━━━ EXERCISE MATERIALS
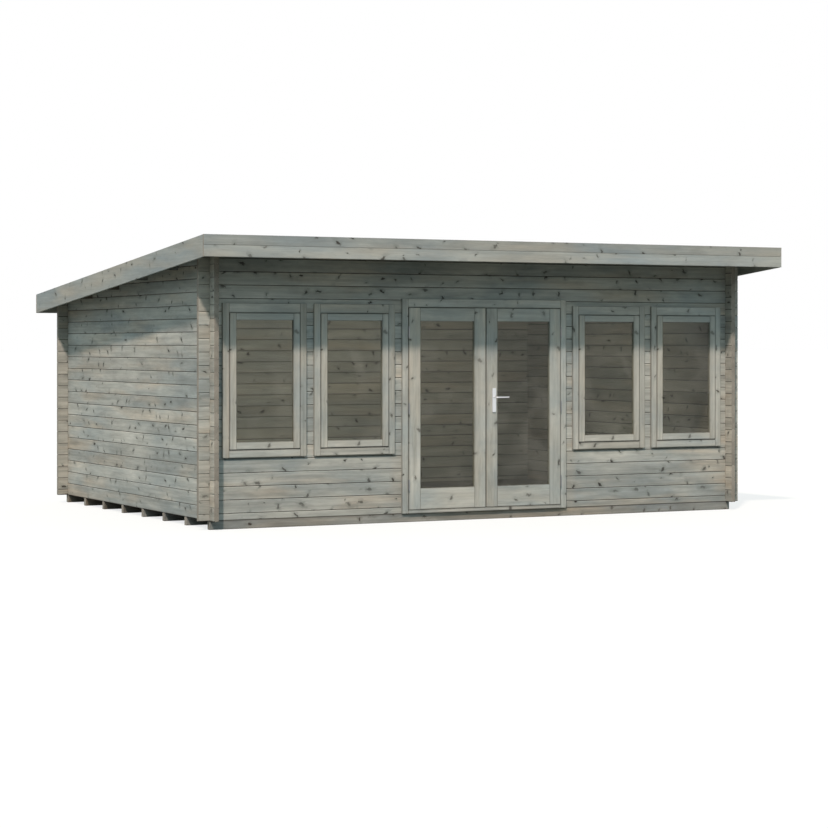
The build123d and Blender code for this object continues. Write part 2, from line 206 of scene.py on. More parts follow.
# Pine. Stretches are repeats to the metre along, across and through the grain, or along X, Y
# and Z for the clouds. In the node inputs below, MapRange goes from 1 and 2 to 3 and 4, and Mix
# goes from 6 to 7 by the share 0.

PIECE_SHIFT = (61.0, 17.0, 5.0)
KNOT_STRETCH = (6.5, 7.5, 0.0)
FINE_STRETCH = (4.0, 230.0, 230.0)
WIDE_STRETCH = (1.1, 34.0, 34.0)
CLOUD_STRETCH = (0.7, 0.45, 1.9)
OWN_STRETCH = (0.9, 5.0, 5.0)
BLOTCH_STRETCH = (2.4, 11.0, 11.0)

# Knots: radii and wobble in the knots' own space, then where the core and the halo fade, in
# radii, and how dark the core is
KNOT_RADIUS = (0.05, 0.21)
KNOT_WOBBLE = (0.22, 0.22, 0.0)
KNOT_SLIMNESS = (1.0, 2.3, 1.0)
KNOT_CORE = (0.6, 1.15)
KNOT_HALO = (0.8, 3.4)
KNOT_DARKNESS = (0.45, 0.95)
KNOT_SWEEP = (0.0, 0.016, 0.0)

# Tones: the band of its noise in which each comes in, and its largest share
CLOUD_BAND = (0.42, 0.62)
TAN_BAND = (0.5, 0.72)
TAN_SHARE = 0.85
STREAK_BAND = (0.38, 0.68)
STREAK_SHARE = 0.5
LINE_BAND = (0.5, 0.78)
LINE_SHARE = 0.3
FIGURE_TURNS = 70.0
FIGURE_BAND = (0.3, 1.0)
FIGURE_SHARE = 0.16
HALO_SHARE = 0.34

# Tan tips fade out this far in, on pieces with at least this half length
TIP_FADE = (0.09, 0.15)
TIPPED_FROM = 0.3

# Ends: rings 10 mm apart round a heart that lies below the piece
HEART = (0.0, 0.022, 0.014)
RING_SCALE = 32.0
RING_TONES = ("#7B7970", "#928D80")

# Indoors
SHELTER_TINT = "#8E8576"
SHELTER_TINT_SHARE = 0.75
SHELTER_VEIL = "#8E8678"
SHELTER_VEIL_SHARE = 0.25

# Lighter and darker from piece to piece, and along each piece
PIECE_LEVEL = (0.88, 1.1)
BLOTCH_BAND = (0.3, 0.7)
BLOTCH_DARKER = 0.24
BLOTCH_LIGHTER = 0.2

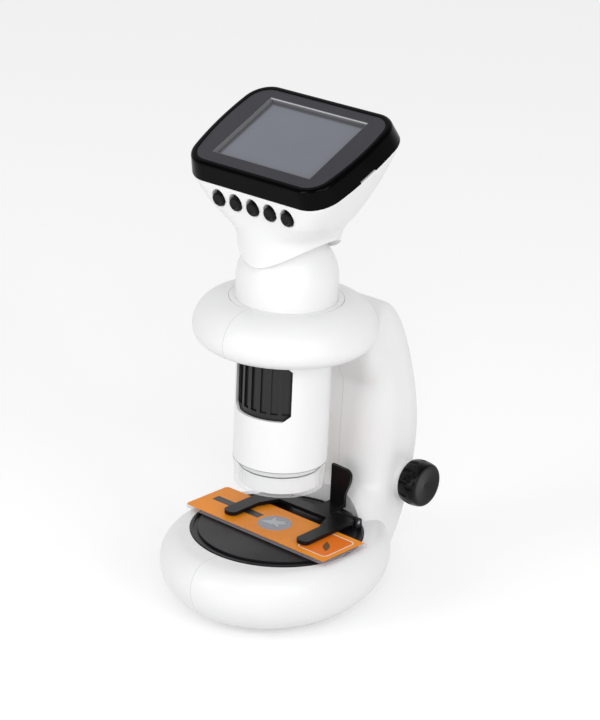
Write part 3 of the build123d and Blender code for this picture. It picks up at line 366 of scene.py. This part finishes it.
# ---------------------------------------------------------------- label print
# The film is printed with a few plain inks: a dark strip for a name, left bare, and a deeper
# orange field in a rounded white frame, with a leaf in it.
slide_turn = radians(-1.2)
label_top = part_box("slide_label")[1][2]
slide_place = Matrix.Translation((-0.0011, -0.0002, label_top))
slide_place = slide_place @ Matrix.Rotation(slide_turn, 4, "Z")
ink = 0.00002
strip_middle, strip_size = (-0.0213, 0.0007), (0.0256, 0.0042)
field_middle, field_size = (0.0277, 0.0001), (0.0154, 0.0190)
field_corner = 0.0023
field_line = 0.00045
leaf_middle, leaf_length, leaf_width = (0.0291, -0.0012), 0.0088, 0.0030
leaf_turn = radians(-52)
leaf_taper = 0.35
soft_edge = radians(35)


def new_piece(name, form, material, body):
    """A piece of the object from a bmesh: smooth faces, one material, moving with that body."""
    bmesh.ops.recalc_face_normals(form, faces=form.faces[:])
    for face in form.faces:
        face.smooth = True
    for edge in form.edges:
        edge.smooth = edge.calc_face_angle(0) < soft_edge
    mesh = bpy.data.meshes.new(name)
    form.to_mesh(mesh)
    form.free()
    piece = bpy.data.objects.new(name, mesh)
    scene.collection.objects.link(piece)
    mesh.materials.append(material)
    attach(piece, body)
    return piece


def patch(middle, size, corner=0.0):
    """A flat patch of ink with round corners, lying on the film."""
    form = bmesh.new()
    place = Matrix.Translation((*middle, 0)) @ Matrix.Diagonal((*size, 1, 1))
    bmesh.ops.create_grid(form, x_segments=1, y_segments=1, size=0.5, matrix=place)
    if corner:
        bmesh.ops.bevel(
            form, geom=form.verts[:], offset=corner, affect="VERTICES", segments=10,
            profile=0.5, material=-1)
    return form


def leaf(middle, length, width, turn):
    """A long leaf: a round patch drawn out to a point at each end."""
    form = bmesh.new()
    bmesh.ops.create_circle(form, cap_ends=True, segments=48, radius=1)
    for vert in form.verts:
        vert.co.y *= (1 - abs(vert.co.x)) ** leaf_taper
    shape = Matrix.Rotation(turn, 4, "Z") @ Matrix.Diagonal((length / 2, width / 2, 1, 1))
    place = Matrix.Translation((*middle, 0)) @ shape
    bmesh.ops.transform(form, matrix=place, verts=form.verts)
    bmesh.ops.remove_doubles(form, verts=form.verts, dist=1e-6)
    return form


def printed(name, form, height, material):
    """The flat form with the ink's thickness, at that height on the slide."""
    bmesh.ops.solidify(form, geom=form.faces[:], thickness=ink)
    bmesh.ops.recalc_face_normals(form, faces=form.faces[:])
    low = min(vert.co.z for vert in form.verts)
    bmesh.ops.translate(form, vec=(0, 0, height - low), verts=form.verts)
    bmesh.ops.transform(form, matrix=slide_place, verts=form.verts)
    new_piece(name, form, material, "specimen_slide")


strip_ink = plastic("strip_ink", (0.050, 0.049, 0.047), 0.3, tone=0.1, gloss=0.2)
deep_orange = plastic("deep_orange", (0.86, 0.19, 0.010), 0.3, tone=0.08, gloss=0.14)
white_ink = plastic("white_ink", (0.90, 0.84, 0.78), 0.4, gloss=0.2)
leaf_ink = plastic("leaf_ink", (0.16, 0.075, 0.020), 0.35, tone=0.2, gloss=0.2)
printed("name_strip", patch(strip_middle, strip_size), 0, strip_ink)
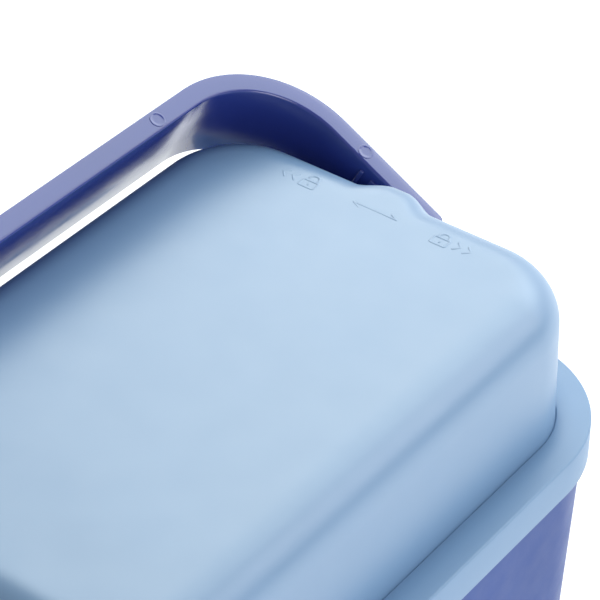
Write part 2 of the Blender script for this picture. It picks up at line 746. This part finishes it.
━━━━━━
● WHAT NEEDS TO BE DONE: Extract, word for word, every line beginning with the one that holds "Write part 3" and concluding with the one that holds "soft_edge = radians(35)". Include both of those lines.

● ANSWER FOR THIS EXERCISE:
Write part 3 of the build123d and Blender code for this picture. It picks up at line 366 of scene.py. This part finishes it.
# ---------------------------------------------------------------- label print
# The film is printed with a few plain inks: a dark strip for a name, left bare, and a deeper
# orange field in a rounded white frame, with a leaf in it.
slide_turn = radians(-1.2)
label_top = part_box("slide_label")[1][2]
slide_place = Matrix.Translation((-0.0011, -0.0002, label_top))
slide_place = slide_place @ Matrix.Rotation(slide_turn, 4, "Z")
ink = 0.00002
strip_middle, strip_size = (-0.0213, 0.0007), (0.0256, 0.0042)
field_middle, field_size = (0.0277, 0.0001), (0.0154, 0.0190)
field_corner = 0.0023
field_line = 0.00045
leaf_middle, leaf_length, leaf_width = (0.0291, -0.0012), 0.0088, 0.0030
leaf_turn = radians(-52)
leaf_taper = 0.35
soft_edge = radians(35)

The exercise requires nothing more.